Make no mistake, science shows that the failure to revisit our 2020 targets is sure to set the world on track for 4C of warming and risk many more storms this year.

Has Lima failed the people of the world? Will Paris look at the urgency of the crisis or its agreement will not be worth the paper it is written on?

Africa and the poorest people require more than empty political statements that contain lots of the right sounding words, but very little in actual concrete commitments.

It is time a solution is found and next year in Paris, a global climate agreement simply has to happen.

After all it is already too late. Agriculture has been particularly affected and as we have seen in Harare and many other urban dwellings, there are already implications for access to clean drinking water and edible food.

The poorest people and women are suffering the most. Drought, famine and soil corrosion are increasing all the time, and about 2,2 million Zimbabweans are yearning for food aid across the country.

Reports are that the planet’s ability to adjust to changing temperatures has been seriously affected. Hence, we need to ask ourselves whose standards of living are to blame for climate change and who is suffering the consequences.

According to COP 20 briefings, between 1970-2012, two million people died because of climate change. That’s why the developing countries are calling for climate justice.

Europe must adjust their goals and be more ambitious. They too need a complete shift to renewable energy and must increase funding to tackle climate change.

Zimbabwe must, therefore, take advantage of the green funds floating around by coming up with a solid programme to benefit rural folks.

In the interim, South Africa has been the major beneficiary of almost all green funding. What is Zimbabwe doing as government? A well-structured, balanced and coherent policy will do the trick for the country. The private sector should also come in handy and assist going forward, but they need to be co-ordinated.
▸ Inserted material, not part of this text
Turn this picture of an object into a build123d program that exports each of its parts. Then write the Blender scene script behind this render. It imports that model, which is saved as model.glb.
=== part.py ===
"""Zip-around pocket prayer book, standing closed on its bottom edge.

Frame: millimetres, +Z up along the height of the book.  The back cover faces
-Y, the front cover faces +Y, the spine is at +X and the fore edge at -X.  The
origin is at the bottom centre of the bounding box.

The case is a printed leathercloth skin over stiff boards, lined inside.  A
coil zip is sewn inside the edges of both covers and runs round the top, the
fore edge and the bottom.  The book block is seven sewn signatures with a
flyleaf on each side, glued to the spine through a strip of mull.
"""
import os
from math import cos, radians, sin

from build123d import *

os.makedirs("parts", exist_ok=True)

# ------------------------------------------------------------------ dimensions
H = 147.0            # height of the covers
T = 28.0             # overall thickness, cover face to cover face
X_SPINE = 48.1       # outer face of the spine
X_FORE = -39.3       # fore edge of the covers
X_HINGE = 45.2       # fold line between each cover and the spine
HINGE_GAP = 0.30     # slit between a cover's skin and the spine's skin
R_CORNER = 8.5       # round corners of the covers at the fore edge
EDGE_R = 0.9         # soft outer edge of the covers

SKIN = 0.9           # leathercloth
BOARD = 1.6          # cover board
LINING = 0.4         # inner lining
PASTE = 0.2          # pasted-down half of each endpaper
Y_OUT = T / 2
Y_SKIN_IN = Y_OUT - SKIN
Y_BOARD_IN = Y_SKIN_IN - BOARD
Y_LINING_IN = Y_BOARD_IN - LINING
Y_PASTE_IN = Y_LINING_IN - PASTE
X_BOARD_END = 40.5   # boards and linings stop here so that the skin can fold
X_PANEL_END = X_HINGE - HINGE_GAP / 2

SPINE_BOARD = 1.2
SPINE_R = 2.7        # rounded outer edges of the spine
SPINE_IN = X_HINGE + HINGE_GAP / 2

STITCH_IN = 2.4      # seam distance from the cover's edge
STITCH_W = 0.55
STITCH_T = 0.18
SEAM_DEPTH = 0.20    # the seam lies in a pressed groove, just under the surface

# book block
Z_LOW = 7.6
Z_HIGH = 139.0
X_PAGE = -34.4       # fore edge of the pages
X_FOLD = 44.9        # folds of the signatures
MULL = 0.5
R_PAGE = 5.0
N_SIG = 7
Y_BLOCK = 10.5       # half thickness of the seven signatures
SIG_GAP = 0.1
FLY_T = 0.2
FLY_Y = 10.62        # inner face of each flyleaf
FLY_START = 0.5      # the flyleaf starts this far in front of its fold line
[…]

Governments must also take the lead on building frameworks and to co-operate with a broad range of actors in fighting global warming. This is not a time for tinkering, it is a time for transformation — a complete transformation.

No doubt that investments in addressing climate change will propel gains in our broader development goals.

Conversely, investments made in the development of the country whether through ZimAsset or whatever means must be aligned with Zimbabwe’s climate aims.